A week ago needing to switch off, packed my bag and got on a plane to Dublin. Like many of us the tendency is to go further afield and forget wonderful places just on our door step but I was curious to see a bit of Ireland. Having a few friends there it was a great opportunity. Unfortunately an old Irish friend from my days in Cascais that I haven’t seen for ages was at that same time on holiday in Portugal (talk about strange coincidences or maybe she just knew I was coming over, only joking).
I was taken with Dublin instantly, loved the architecture but most of all I really fell in love with the doors of Dublin. I was totally unaware of their fame and seeing them I realised how stunning they are. Most of us know first impressions count. In Dublin they really got it just right; bright colours and imposing solid doors that appear wider than in the rest of Europe.
I was intrigued. During the early 18th century, Dubliners began to build elegant new homes beyond the walls of the original medieval town. These Georgian style townhouses had extremely strict rules prescribed to which they had to adhere; they were all, to the smallest detail, uniformly built so in order to set themselves apart, the residents of Georgian Dublin started painting their front doors whatever colour they fancied. For individuality they added ornate door-knockers, intricate designs, and elegant fanlights above the door plus wrought iron boot scrapers near the entrance.
Our very cheerful guide told us the story of Dublin women being tired of their husbands going in the wrong doors when they were drunk, and ending up, sleeping with the wrong woman so they painted the doors different colours to help them distinguish between them (could it be they just fancied a bit of variety and used that as an excuse?).

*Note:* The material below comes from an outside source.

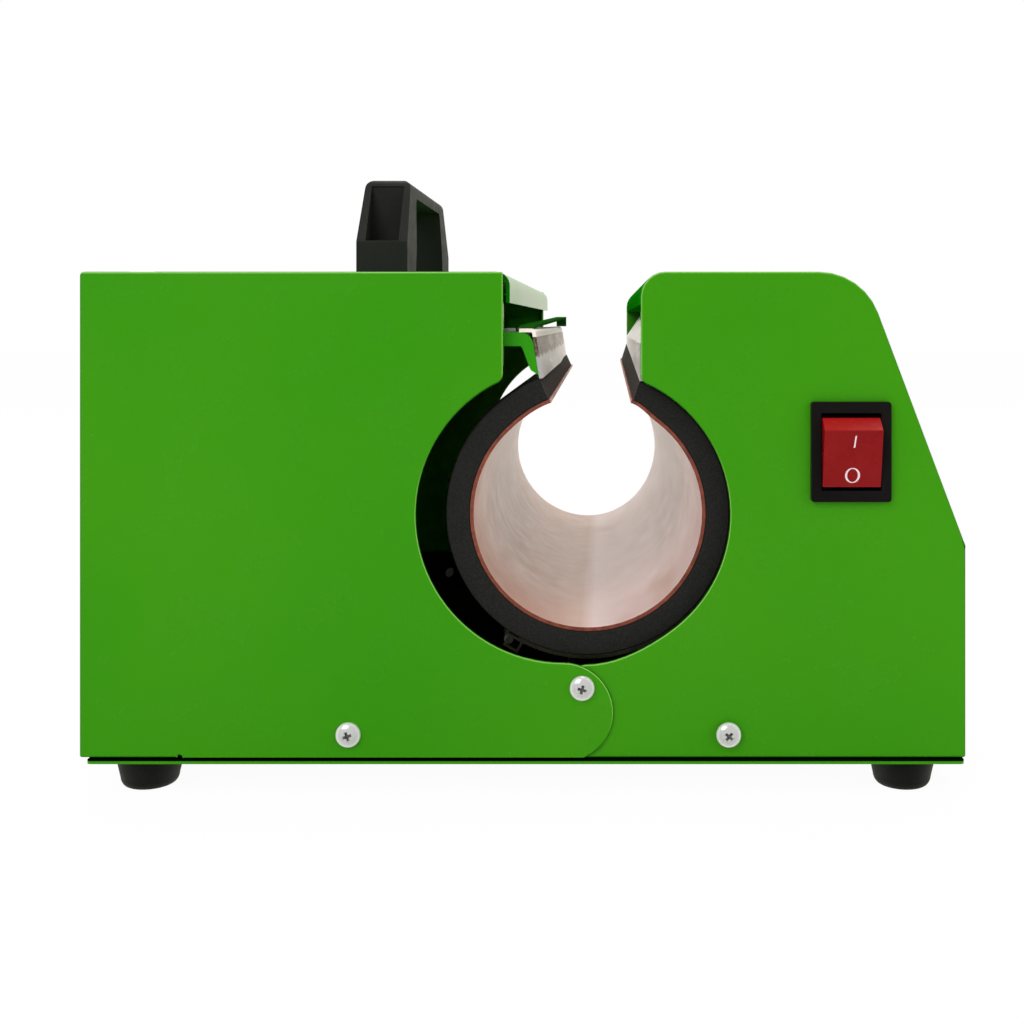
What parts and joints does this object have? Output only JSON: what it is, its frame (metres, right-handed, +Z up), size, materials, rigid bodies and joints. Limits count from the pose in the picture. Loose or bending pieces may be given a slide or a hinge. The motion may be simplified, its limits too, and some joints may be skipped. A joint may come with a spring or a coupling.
{
  "type": "tumbler heat press",
  "caption": "Heat press for straight tumblers: a C-shaped heating wrap between two sheet-metal housings, with a handled lid that swings up and opens the wrap's jaw.",
  "frame": {"origin": "centre of the whole part's footprint, on the plane the feet stand on", "axes": "+Z up, +X from the lever housing to the console, +Y from the switch side to the inlet side, along the wrap's axis"},
  "size_m": [0.284, 0.2738, 0.2078],
  "materials": {
    "green_paint": "satin powder coat",
    "jaw_paint": "gloss paint",
    "zinc_steel": "zinc plated",
    "bare_steel": "brushed, lightly marked",
    "chrome": "polished",
    "bronze": "sintered bronze",
    "black_plastic": "fine texture",
    "black_gloss": "smooth",
    "red_plastic": "smooth, slightly translucent",
    "button_plastic": "satin",
    "lens": "dark, clear",
    "foot_rubber": "matt",
    "foam": "speckled closed-cell foam",
    "heater": "silicone sheet with copper-brown edge",
    "board": "circuit board",
    "core_steel": "varnished laminations",
    "white_plastic": "satin"
  },
  "bodies": {
    "housing": {"base_tray": "green_paint", "rubber_feet": "foot_rubber", "foot_screws": "zinc_steel", "rear_side_near": "green_paint", "rear_side_far": "green_paint", "rear_end_panel": "green_paint", "console_side_near": "green_paint", "console_side_far": "green_paint", "console_wrapper": "green_paint", "console_inner_wall": "green_paint", "housing_screws": "chrome", "frame_plates": "zinc_steel", "lever_shaft": "zinc_steel", "shaft_bushes": "bronze", "shaft_collars": "zinc_steel", "wrap_cradle": "bare_steel", "cradle_brackets": "zinc_steel", "cradle_spacers": "zinc_steel", "wrap_hinge_pin": "bare_steel", "wrap_foam_fixed": "foam", "wrap_heater_fixed": "heater", "fixed_clamp_bracket": "jaw_paint", "fixed_clamp_plate": "bare_steel", "controller_bezel": "black_plastic", "display_lens": "lens", "control_board": "board", "board_standoffs": "zinc_steel", "power_relay": "black_gloss", "transformer": "core_steel", "terminal_block": "white_plastic", "power_inlet": "black_gloss", "fuse_drawer": "black_gloss", "switch_bezel": "black_gloss"},
    "lever": {"lever_cover": "green_paint", "lever_cams": "zinc_steel", "lever_handle": "black_plastic", "handle_screws": "zinc_steel"},
    "jaw": {"jaw_arms": "jaw_paint", "jaw_cross_plate": "jaw_paint", "jaw_clamp_plate": "bare_steel", "jaw_blade": "jaw_paint", "jaw_screws": "zinc_steel", "jaw_cam_pins": "zinc_steel", "wrap_foam_moving": "foam", "wrap_heater_moving": "heater", "wrap_band_moving": "bare_steel"},
    "rocker": {"switch_rocker": "red_plastic"},
    "button_mode_cap": {"button_mode": "button_plastic"},
    "button_down_cap": {"button_down": "button_plastic"},
    "button_up_cap": {"button_up": "button_plastic"},
    "button_start_cap": {"button_start": "button_plastic"}
  },
  "joints": [
    {"name": "lever_hinge", "type": "hinge", "parent": "housing", "child": "lever", "pos_m": [-0.118, 0, 0.1608], "axis": [0, -1, 0], "range_deg": [0, 40]},
    {"name": "jaw_swing", "type": "hinge", "parent": "housing", "child": "jaw", "pos_m": [-0.00526, 0, 0.04911], "axis": [0, -1, 0], "range_deg": [0, 7]},
    {"name": "rocker_tilt", "type": "hinge", "parent": "housing", "child": "rocker", "pos_m": [0.1049, -0.1288, 0.1111], "axis": [-1, 0, 0], "range_deg": [0, 18]},
    {"name": "button_mode_press", "type": "slide", "parent": "housing", "child": "button_mode_cap", "axis": [-0.9362, 0, -0.3515], "range_m": [0, 0.0008], "stiffness_N_per_m": 400, "springref_m": -0.0005},
    {"name": "button_down_press", "type": "slide", "parent": "housing", "child": "button_down_cap", "axis": [-0.9362, 0, -0.3515], "range_m": [0, 0.0008], "stiffness_N_per_m": 400, "springref_m": -0.0005},
    {"name": "button_up_press", "type": "slide", "parent": "housing", "child": "button_up_cap", "axis": [-0.9362, 0, -0.3515], "range_m": [0, 0.0008], "stiffness_N_per_m": 400, "springref_m": -0.0005},
    {"name": "button_start_press", "type": "slide", "parent": "housing", "child": "button_start_cap", "axis": [-0.9362, 0, -0.3515], "range_m": [0, 0.0008], "stiffness_N_per_m": 400, "springref_m": -0.0005}
  ],
  "couplings": [
    {"joint": "jaw_swing", "follows": "lever_hinge", "ratio": 0.175}
  ]
}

I do prefer the part where he said some of the women had a great sense of humour and would change the colour while the husband was out to confuse him.
It seems I wasn’t the only one falling for these doors and around St. Patrick’s Day in 1970 a poster appeared in the window of the Irish Tourism offices in New York City which was to become one of Ireland’s most iconic modern images. “The Doors of Dublin” was the brainchild of Bob Fearon, who was struck by the beauty and symmetry of the Georgian doorways.
I Istayed in Dún Laoghaire, 10 minutes from Dublin on the DART, which is a lovely relaxing place so we had the best of both worlds and managed to find great restaurants and boutiques (a bit of retail therapy never hurts). There are so many places to go that it becomes difficult to say which is the best although we did enjoy the Irish Film Institute and managed to see In Your Hands from Lola Doillon. This place is cinema and great pub/food in a lovely old restored warehouse.
If you have time, do take the short drive (on empty motorways) to New Ross, in the county of Wexford and visit the Dunbrody - Ireland's Historic Emigrant Ship; it is by far the best ship guided tour. I found it innovative, informative and fun due to the way important historic facts together with the stories of the people that had to endure those difficult times were shared with us.
And lest you are wondering ‘hubby’ (whose birthday it was) was equally effusive about Ireland especially about Cavistans in Dun Laoghaire the best provisions store we have seen since Berlin.